Saturday, September 11, 2010

almost a decade ago.

Because I feel like I lived through enough of 9/11 (through my TV, like all of us) I never bothered to read up on it. Every time I do I get emotional- not because it's so sad, which it is, but because it is so unfathomable to me. I will never be able to wrap my mind around it-- maybe I'm getting closer, but I'm still so far removed and that hurts me. Anyway, I've read this and that over the past few years, and for some reason it surprised me that most people, out of all of the horrendous sights that day, cite "the falling man" as the most branded on their minds. Apparently it's become as if this image is our own strange memorial to all of those who died that day. Most of us, especially on the West Coast didn't know them, but their death stood for something that we still can't even wrap our minds around. I can't, anyway.

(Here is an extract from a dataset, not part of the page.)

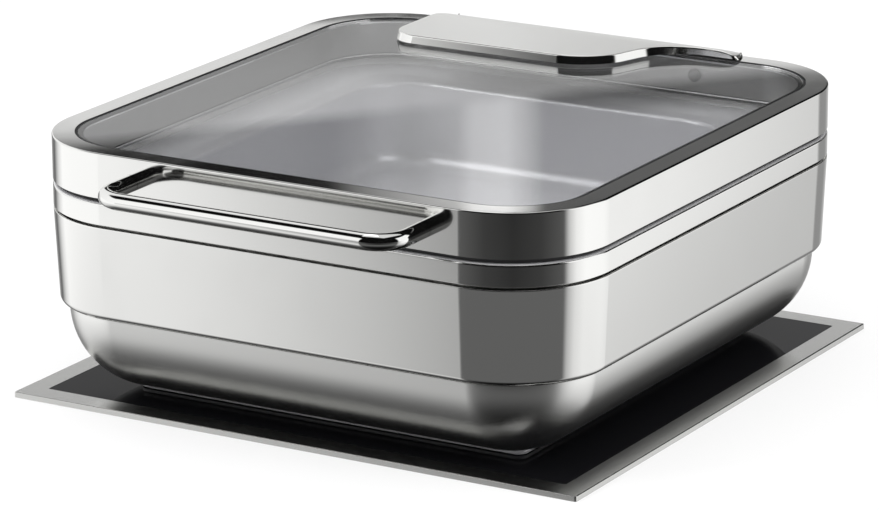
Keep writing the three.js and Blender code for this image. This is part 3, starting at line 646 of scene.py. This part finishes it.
def make_rim():
    low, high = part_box("rim_frame")
    recess = high.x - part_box("food_pan")[1].x - FIT
    rim = start_block("rim_band", low, high)
    round_uprights(rim, BODY_CORNER)
    pick_cap(rim, low.z)
    press([(SHELL_HEM, 0)])
    remove_selected_faces()
    round_rim(rim, high.z, RIM_EDGE)
    pick_cap(rim, high.z)
    press([
        (RIM_LANDING - RIM_EDGE, 0),
        (RIM_SLOPE, -DECK_DROP),
        (recess - RIM_LANDING - RIM_SLOPE, 0),
        (0, -(SHEET + FIT)),
        (LEDGE, 0),
        (0, -LEDGE_SKIRT),
    ])
    remove_selected_faces()
    finish_mesh(rim, SHEET)
    settle(rim, "dish", ["rim_frame"], DECK_POLISH)


# Food pan

def make_food_pan():
    low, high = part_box("food_pan")
    wall = Vector((PAN_FLANGE + SHEET, PAN_FLANGE + SHEET, 0))
    floor = low.z + SHEET
    pan = start_block("food_pan_drawn", low + wall + Vector((0, 0, SHEET)), high - wall)
    round_uprights(pan, PAN_WALL_CORNER)
    pick(pan, "FACE", lies_at(floor))
    draft_x = 1 - PAN_DRAFT / (high.x - wall.x)
    draft_y = 1 - PAN_DRAFT / (high.y - wall.y)
    bpy.ops.transform.resize(value=(draft_x, draft_y, 1), center_override=(0, 0, floor))
    round_rim(pan, floor, PAN_BEND, PAN_BEND_STEPS)
    pick_cap(pan, high.z)
    remove_selected_faces()
    widen_to_flange(pan, high, high - wall)
    bpy.ops.mesh.select_all(action="SELECT")
    bpy.ops.mesh.normals_make_consistent(inside=True)
    finish_mesh(pan, SHEET)
    settle(pan, "dish", ["food_pan"], PAN_SATIN)


def widen_to_flange(pan, outer, inner):
    """Draws the wall's top edge outwards to the flange's outline, corner by corner."""
    outer_corner = BODY_CORNER - (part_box("rim_frame")[1].x - outer.x)
    pick(pan, "EDGE", lambda edge: edge.is_boundary)
    bpy.ops.mesh.extrude_region_move(TRANSFORM_OT_translate={"value": (0, 0, 0)})
    for side_x in (-1, 1):
        for side_y in (-1, 1):
            pick(pan, "VERT", lambda v: v.is_boundary and v.co.x * side_x > 0 and v.co.y * side_y > 0)
            arc_centre = Vector((
                side_x * (inner.x - PAN_WALL_CORNER), side_y * (inner.y - PAN_WALL_CORNER), outer.z,
            ))
            new_centre = Vector((
                side_x * (outer.x - outer_corner), side_y * (outer.y - outer_corner), outer.z,
            ))
            size = outer_corner / PAN_WALL_CORNER
            bpy.ops.transform.resize(value=(size, size, 1), center_override=arc_centre)
            bpy.ops.transform.translate(value=new_centre - arc_centre)
    pick(pan, "EDGE", lambda edge: lies_at(outer.z)(edge) and edge.is_manifold and is_steep(edge))
    bpy.ops.mesh.bevel(
        offset=PAN_LIP, segments=SMALL_CORNER_STEPS, affect="EDGES", clamp_overlap=False,
    )


# Lid

def sleeve(name, node, corner, thickness):
    """An upright band of even thickness in the space of one node."""
    low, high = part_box(node)
    band = start_block(name, low, high)
    round_uprights(band, corner)
    pick(band, "FACE", lambda face: lies_at(low.z)(face) or lies_at(high.z)(face))
    remove_selected_faces()
    return finish_mesh(band, thickness)


def make_lid_ring():
    low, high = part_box("lid_ring")
    ring = start_block("lid_ring_pressed", low, high)
    round_uprights(ring, BODY_CORNER)
    pick_cap(ring, low.z)
    press([(RING_HEM, 0)])
    remove_selected_faces()
    round_rim(ring, high.z, RING_EDGE)
    pick_cap(ring, high.z)
    press([
        (RING_FLANGE - RING_EDGE, 0),
        (0, -RING_RECESS),
        (RING_LEDGE, 0),
    ])
    remove_selected_faces()
    finish_mesh(ring, SHEET)
    settle(ring, "lid", ["lid_ring", "lid_foot_frame", "glass_ledge"], RING_POLISH)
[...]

They released two graphic novels about 9/11 to raise money for related charities, and all of the big names in graphic novels contributed. I read both of them, but I would like to buy them one day. There's a comic in one of them, starkly drawn, about a typical average joe character who is discussing the event with his friends and how sad it is, and he's thinking to himself that he just doesn't feel it, he feels like because of the media that he's just too detached, he doesn't get why and he feels terrible. He gets in his car and he's driving home at night and "Let It Be" comes on the radio and he has to pull over because he starts weeping. He says something like, of course it would take something that's so a part of the media generation to help me understand the generation's greatest tragedy. And then the author put down a number of the song lyrics. Just thinking about that comic makes me tearful.

As many as 200 people jumped to their deaths that day. in AMERICA. that just doesn't happen. i still don't believe it.